Er erinnert an einen Jahreswechsel in Afghanistan. Eine Lehrerin voller Angst fragte damals, ob die Soldaten abziehen. Der Patrouille-Offizier, mit dem Thomas Bohne unterwegs war, antwortete: „Das ist nicht geplant“. „Na, da ist gut!“ war die Antwort der Lehrerin. Heute fragt der Oratorianer: „Was wird mit dieser Frau sein? Lebt sie noch? Lebt der junge Dolmetscher noch, der uns in Kunduz begleitet hat? Ja, wie geht es all diesen Sprachmittlern, mit denen ich damals in Kabul und Feyzabad unterwegs war? Wie geht es ihren Familien?“
„,Nichts ist gut in Afghanistan‘, mich und auch meine evangelischen Einsatzpfarrer-Kollegen hat dieser Satz damals sehr befremdet, denn wir hatten viel Gutes in Afghanistan erlebt: ein Frauenministerium entstand in Kabul, ein mit Frauen agierendes Theater wurde im Schutzraum der Soldaten möglich, an der Universität gab es ein Theaterfestival, bei dem Frauen auf der Bühne standen, Lehrerinnen kamen aus dem iranischen Exil nach Afghanistan zurück und leiteten gemischte Schulklassen. Ob das jetzt alles noch gehen wird? Ich habe meinen Zweifel.“
Thomas Bohne verweist aber auch darauf, dass seiner Meinung nach nicht gut war, Billionen an Euro für Militär in Afghanistan auszugeben, die Wirtschaftshilfen waren hingegen wesentlich weniger. Aber kann pauschal gesagt werden, dass es schlecht war, dass Soldaten in Afghanistan waren? ISAF - International Security Assistance Forces (Internationale Sicherheits-Unterstützungs-Streitkräfte) nannten sich die Soldaten der Nato, zu denen auch die Bundeswehr gehörte.
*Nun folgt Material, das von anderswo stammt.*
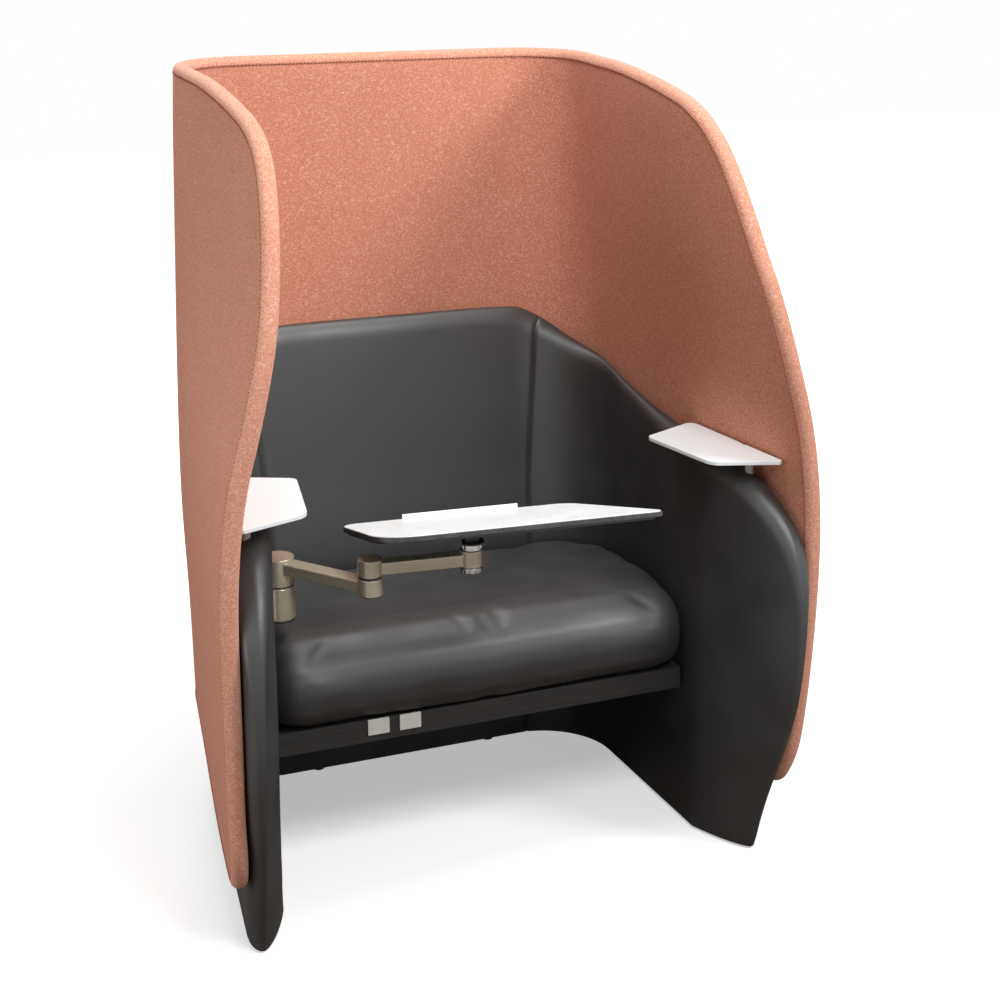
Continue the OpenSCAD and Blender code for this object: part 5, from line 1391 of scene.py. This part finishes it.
@dataclass
class FoldingArm:
    """The arm's base, its two links and their hubs, with soft cast edges. Lengths are in metres."""

    finishes: Finishes
    base: tuple[float, float] = (-0.358, -0.150)
    elbow: tuple[float, float] = (-0.249527, -0.292392)
    head: tuple[float, float] = (-0.086425, -0.309535)
    lower_turn: float = -52.7
    upper_turn: float = -6.0
    hub_top: float = 0.617
    hub_h: float = 0.046
    hub_r: float = 0.026
    socket_r: float = 0.025
    socket_h: float = 0.056
    base_gap: float = 0.0025
    lower_l: float = 0.179
    lower_w: float = 0.030
    lower_t: float = 0.019
    upper_l: float = 0.164
    upper_w: float = 0.024
    upper_t: float = 0.021
    elbow_r: float = 0.020
    elbow_h: float = 0.028
    elbow_gap: float = 0.004
    edge: float = 0.0014

    def lower_link(self) -> None:
        """Make the lower link: base hub, bar and lower elbow hub."""
        low = self.hub_top - self.hub_h
        bar_top = self.hub_top - 0.006
        elbow_top = self.hub_top - 0.001
        rim = rounded_disc(self.hub_r, low, self.hub_top, self.edge, self.hub_r * 0.826)
        floor = rounded_disc(self.hub_r * 0.83, low + 0.001, self.hub_top - 0.0021, 0.0002)
        parts = [placed(rim, (*self.base, 0)), placed(floor, (*self.base, 0)),
                 placed(rounded_bar(self.lower_l, self.lower_w, bar_top - self.lower_t, bar_top, 0.002),
                        (*self.base, 0), self.lower_turn),
                 placed(rounded_disc(self.elbow_r, elbow_top - self.elbow_h, elbow_top, self.edge),
                        (*self.elbow, 0))]
        piece = even_normals(mesh_object("lower_link", *merged(parts), 35))
        finish_piece(piece, self.finishes.champagne, Body.LOWER_ARM, "champagne", "lower_arm")
        cap = rounded_disc(self.hub_r * 0.82, self.hub_top - 0.002, self.hub_top - 0.0002, 0.0004)
        piece = even_normals(mesh_object("base_hub_cap", *placed(cap, (*self.base, 0)), 35))
        finish_piece(piece, self.finishes.gloss_cap, Body.LOWER_ARM, "champagne_gloss", "hub_cap")

    def upper_link(self) -> None:
        """Make the upper link: upper elbow hub, bar and end hub."""
        low = self.hub_top - 0.001 + self.elbow_gap
        top = low + self.elbow_h
        rim = rounded_disc(self.elbow_r, low, top, self.edge, self.elbow_r * 0.826)
        floor = rounded_disc(self.elbow_r * 0.83, low + 0.001, top - 0.0016, 0.0002)
        parts = [placed(rim, (*self.elbow, 0)), placed(floor, (*self.elbow, 0)),
                 placed(rounded_bar(self.upper_l, self.upper_w, low + 0.001, low + 0.001 + self.upper_t, 0.002),
                        (*self.elbow, 0), self.upper_turn),
                 placed(rounded_disc(self.elbow_r, low, top, self.edge, 0.009), (*self.head, 0))]
        piece = even_normals(mesh_object("upper_link", *merged(parts), 35))
        finish_piece(piece, self.finishes.champagne, Body.UPPER_ARM, "champagne", "upper_arm")
        cap = rounded_disc(self.elbow_r * 0.82, top - 0.0015, top - 0.0002, 0.0004)
        piece = even_normals(mesh_object("elbow_hub_cap", *placed(cap, (*self.elbow, 0)), 35))
        finish_piece(piece, self.finishes.champagne_cap, Body.UPPER_ARM, "champagne", "elbow_cap")

    def bracket(self) -> None:
        """Make the socket and the wall plate that carry the arm."""
        piece = softened("wall_bracket", "arm_bracket", 0.0009, 2)
        finish_piece(piece, self.finishes.champagne, Body.CHAIR, "champagne", "wall_bracket")
        low = self.hub_top - self.hub_h - self.base_gap - self.socket_h
        rings = [rounded_disc(self.socket_r + 0.0010, low + 0.0008, low + self.socket_h - 0.0008, self.edge, 0.0125)]
        piece = even_normals(mesh_object("arm_socket_sleeve", *placed(merged(rings), (*self.base, 0)), 35))
        finish_piece(piece, self.finishes.champagne, Body.CHAIR, "champagne")

    def build(self) -> None:
        """Make every piece of the arm."""
        self.lower_link()
        self.upper_link()
        self.bracket()


@dataclass
class TabletHead:
    """The chrome clutch rings and the black swivel head."""

    finishes: Finishes

    def build(self) -> None:
        """Round the small parts' edges and dress them."""
        for node in ("clutch_ring_upper", "clutch_ring_lower"):
            piece = softened(node, f"{node}_chrome", 0.0004, 2)
            finish_piece(piece, self.finishes.chrome, Body.HEAD, "chrome", node)
        piece = softened("swivel_head", "swivel_head_cast", 0.0006, 2)
        finish_piece(piece, self.finishes.black_metal, Body.HEAD, "black_metal", "swivel_head")


@dataclass
class Tablet:
    """The writing tablet: bracket, black core, white top and ledge."""

    finishes: Finishes

    def build(self) -> None:
        """Make every piece of the tablet."""
        for node, name, width, material, slot in (
                ("tablet_core", "tablet_core_board", 0.0010, self.finishes.tablet_black, "tablet_black"),
                ("tablet_top", "tablet_top_sheet", 0.0005, self.finishes.laminate, "white_laminate"),
                ("tablet_ledge", "tablet_ledge_strip", 0.0008, self.finishes.ledge, "white_plastic"),
                ("tablet_bracket", "tablet_bracket_plate", 0.0005, self.finishes.black_metal, "black_metal")):
            piece = softened(node, name, width, 2)
            finish_piece(piece, material, Body.TABLET, slot, node)


@dataclass
class CarriedParts:
    """The small CAD parts whose shapes are right: screws, bushes, pins, boards and glides."""

    finishes: Finishes
    # Seat board and cleats, painted black as shade of the dark space under the seat.
    painted_shade_parts: tuple[str, ...] = ("seat_board", "seat_cleats")

    def build(self) -> None:
        """Give every CAD node that still shows the material of its slot, except that the seat board and cleats get
        black timber as painted shade for the dark space under the seat.
        """
        by_slot = self.finishes.by_slot()
        for sub_part in frame["record"]["subparts"]:
            obj = frame["nodes"][sub_part["node"]]
            material = by_slot[sub_part["material_slot"]]
            # Painted shade: the seat board and cleats get black timber instead of their slot's wood.
            if sub_part["node"] in self.painted_shade_parts:
                material = self.finishes.black_wood
            if obj.material_slots:
                for slot in obj.material_slots:
                    slot.material = material
            else:
                obj.data.materials.append(material)


# ---- studio ----


@dataclass(frozen=True)
class Lamp:
    """A soft rectangular lamp, with places and sizes in metres and its power in watts."""

    name: str
    at: tuple[float, float, float]
    target: tuple[float, float, float]
    size: tuple[float, float]
    power: float

    def build(self) -> None:
        """Hang the lamp, turned to its target."""
        data = bpy.data.lights.new(self.name, "AREA")
        data.shape, data.size, data.size_y = "RECTANGLE", self.size[0], self.size[1]
        data.energy = self.power
        obj = bpy.data.objects.new(self.name, data)
        obj.location = self.at
        obj.rotation_euler = (Vector(self.target) - Vector(self.at)).to_track_quat("-Z", "Y").to_euler()
        obj.visible_camera = False
        bpy.context.scene.collection.objects.link(obj)


@dataclass
class Studio:
    """White floor and backdrop, soft lamps and the photograph's camera."""

    camera_at: tuple[float, float, float] = (-1.06998, -2.81393, 1.64490)
    pitch: float = 18.8105
    yaw: float = 22.405
    roll: float = -0.2102
    lens: float = 65.3244
    floor_near: float = 0.44
    glow_range: tuple[float, float] = (0.75, 2.0)
    mirror_range: tuple[float, float] = (1.4, 3.2)
    floor_tone: float = 0.8
    floor_bounce: Colour = (0.16, 0.12, 0.10)
    ambient: float = 0.26
    lamps: tuple[Lamp, ...] = (
        Lamp("key", (0.15, -2.1, 2.8), (0, 0.2, 0.9), (0.6, 1.0), 40),
        Lamp("side_key", (1.9, -2.1, 2.8), (-0.1, 0.2, 0.9), (0.6, 1.0), 52),
        Lamp("front", (1.5, -3.1, 1.7), (0, 0.3, 0.9), (0.9, 1.4), 5),
        Lamp("left", (-3.0, -0.5, 1.3), (-0.5, 0, 0.6), (1.2, 1.6), 34),
        Lamp("rear", (0.4, 3.4, 1.7), (0, 0.3, 0.7), (1.6, 1.6), 30),
        Lamp("overhead", (0.0, 0.1, 3.4), (0, 0, 0.5), (1.6, 1.2), 46))

    def camera(self) -> None:
        """Place the camera at the photograph's viewing angle."""
        data = bpy.data.cameras.new("camera")
        data.lens, data.sensor_width = self.lens, 36
        obj = bpy.data.objects.new("camera", data)
        bpy.context.scene.collection.objects.link(obj)
        t, a, r = (math.radians(v) for v in (self.pitch, self.yaw, self.roll))
        ahead = np.array([math.sin(a) * math.cos(t), math.cos(a) * math.cos(t), -math.sin(t)])
        right = np.array([math.cos(a), -math.sin(a), 0])
        down = np.cross(ahead, right)
        right, down = right * math.cos(r) + down * math.sin(r), down * math.cos(r) - right * math.sin(r)
        turn = Matrix([[right[i], -down[i], -ahead[i]] for i in range(3)])
        obj.matrix_world = Matrix.Translation(Vector(self.camera_at)) @ turn.to_4x4()
        bpy.context.scene.camera = obj

    def floor(self) -> None:
        """Lay a white floor that keeps the chair's shadow."""
        piece = mesh_object("floor", np.array([(-9, -9, 0), (9, -9, 0), (9, 9, 0), (-9, 9, 0)], float), [[0, 1, 2, 3]])
        material = bpy.data.materials.new("white_floor")
        material.use_nodes = True
        n = Nodes(material.node_tree)
        shader = next(x for x in material.node_tree.nodes if x.type == "BSDF_PRINCIPLED")
        shader.inputs["Roughness"].default_value = 0.9
        shader.inputs["Specular IOR Level"].default_value = 0.1
        path = n.add("ShaderNodeLightPath")
        seen = n.maths("MAXIMUM", path.outputs["Is Camera Ray"], path.outputs["Is Transmission Ray"])
        white = (self.floor_tone, self.floor_tone, self.floor_tone)
        n.link(n.colours(seen, self.floor_bounce, white), shader.inputs["Base Color"])
        distance = n.add("ShaderNodeVectorMath", operation="LENGTH")
        n.link(n.add("ShaderNodeTexCoord").outputs["Object"], distance.inputs[0])
        glow = n.ramp(distance.outputs["Value"], *self.glow_range, self.floor_near, 1.0)
        mirrored = n.ramp(distance.outputs["Value"], *self.mirror_range)
        mirrored = n.maths("MULTIPLY", path.outputs["Is Glossy Ray"], mirrored)
        shader.inputs["Emission Color"].default_value = (1, 1, 1, 1)
        n.link(n.maths("MAXIMUM", n.maths("MULTIPLY", seen, glow), mirrored), shader.inputs["Emission Strength"])
        piece.data.materials.append(material)

    def world(self) -> None:
        """Give the world an even pale light that looks white to the camera."""
        world = bpy.data.worlds.new("studio")
        bpy.context.scene.world = world
        world.use_nodes = True
        n = Nodes(world.node_tree)
        light = next(x for x in world.node_tree.nodes if x.type == "BACKGROUND")
        light.inputs["Color"].default_value = (1, 1, 1, 1)
        light.inputs["Strength"].default_value = self.ambient
        seen = n.add("ShaderNodeBackground")
        seen.inputs["Color"].default_value = (1, 1, 1, 1)
        seen.inputs["Strength"].default_value = 1.0
        path = n.add("ShaderNodeLightPath")
        both = n.add("ShaderNodeMixShader")
        clear = n.maths("MAXIMUM", path.outputs["Is Camera Ray"], path.outputs["Is Transmission Ray"])
        n.link(n.maths("MAXIMUM", clear, path.outputs["Is Glossy Ray"]), both.inputs[0])
        n.link(light.outputs[0], both.inputs[1])
        n.link(seen.outputs[0], both.inputs[2])
        output = next(x for x in world.node_tree.nodes if x.type == "OUTPUT_WORLD")
        n.link(both.outputs[0], output.inputs["Surface"])

    def build(self) -> None:
        """Set up the whole studio."""
        self.camera()
        self.floor()
        self.world()
        for lamp in self.lamps:
            lamp.build()
        bpy.context.scene.view_settings.view_transform = "Standard"


def main() -> None:
    """Build the chair, one sub-assembly after another, and report each."""
    logging.basicConfig(level=logging.INFO, format="%(message)s")
    Studio().build()
    LOG.info("studio ready")
    finishes = Finishes()
    for assembly in (CarriedParts, Screen, Tub, Seat, Trays, FoldingArm, TabletHead, Tablet):
        assembly(finishes).build()
        LOG.info("%s ready", assembly.__name__)


if __name__ == "__main__":
    main()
Sie sollten den Aufbau und Neuanfang unterstützen, auch die Arbeit der Hilfsorganisationen dort sichern.
 

„Auf Probe, aber ich trage keine Waffe“
„War das denn nicht gut? Ja, ich stellte mir solche Fragen. Denn letztlich war ich lange gegen jedes Militär, auch durch die Erfahrung von Militarismus in der DDR.“ Thomas Bohne lehnte jede Form der militärischen Gewalt ab. Als er dann im Februar 2000 vom damaligen Personalchef des Bistums Dresden–Meißen gefragt wurde, ob er Einsatzpfarrer werden könne - war seine Antwort: „Erstmal auf Probe, aber ich trage keine Waffe, schieße nicht und unterstelle mich keinem Befehl. Musst du auch nicht, war die Zusicherung.“
Auch nach zehn Jahren Abstand lässt der Satz „Es ist nichts gut in Afghanistan“ den heutigen Gefängnis- und Flughafenseelsorger nicht los. Es bohrt die Frage: „Ist denn jetzt alles gut in Afghanistan? Jetzt, wo die internationalen Soldaten alle abgezogen sind? Oder, ist jetzt nichts gut in Afghanistan, weil die internationalen Soldaten einmal da waren?“ Eine befriedigende Antwort findet Thomas Bohne nicht. Er sagt weiter: „Ich finde auch keine Antwort darauf, ob der waffenlose Pazifismus immer der richtige Weg ist. Dabei lässt mich auch der damals so oft gehörte Satz des evangelischen Generals von Hans-Peter von Kirchbach nicht los, der sagte: „Es waren ja doch Soldaten, die die Insassen der Konzentrationslager befreit haben.“
In den schweren Stunden nach dem 15. August schaut Thomas Bohne immer wieder in sein kleines katholisches Soldatengebetbuch, das ihn als Einsatzpfarrer immer begleitet hat. Da steht: Herr, lass mich ein Licht anzünden, anstatt auf die Dunkelheit zu schimpfen. „Ja, denke ich - das ist Christenpflicht, gerade für Soldaten.“
Heute scheint es Bohne immer noch verrückt, dass er in Bundeswehr-Kleidung in Afghanistan war und mit und unter Soldaten als Seelsorger gewirkt habe. Dennoch, es war für ihn eine prägende und gute Zeit. „Als Militärseelsorger war ich vor allem Vermittler zwischen der Bevölkerung und der Truppe, zu den Soldaten untereinander, zu ihren Vorgesetzten. Auch stand ich in ständigem Kontakt zu den in Afghanistan lebenden evangelischen Christusbrüdern, den Kleinen Schwestern und Kleinen Brüdern, die sich an Charles de Foucauld orientieren und zu Caritas-International.“ Thomas Bohne hofft, dass sie alle ihre soziale Arbeit fortsetzen können. „Sie waren schon unter den ersten Taliban da und konnten helfen. Missionieren dürfen sie jedoch nicht.“
Rückblickend auf fast 20 Jahre ISAF-Einsatz sagt der ehemalige Einsatzpfarrer aus seiner Erfahrung heraus: „Es sind Akzente gesetzt worden, es ist etwas entstanden. Darauf kann sich Positives aufbauen.“ Aktuell hat er wenig Hoffnung. „In meiner Zeit habe ich so viele Afghanen erlebt. Es waren schöne, sehr gebildete Menschen. Ich denke an die Lehrerin, die sich in der Öffentlichkeit zeigen durfte. Das ist jetzt nicht mehr möglich.“ Viele Menschen in Kabul, Kunduz, Feyzabad haben einfach Angst.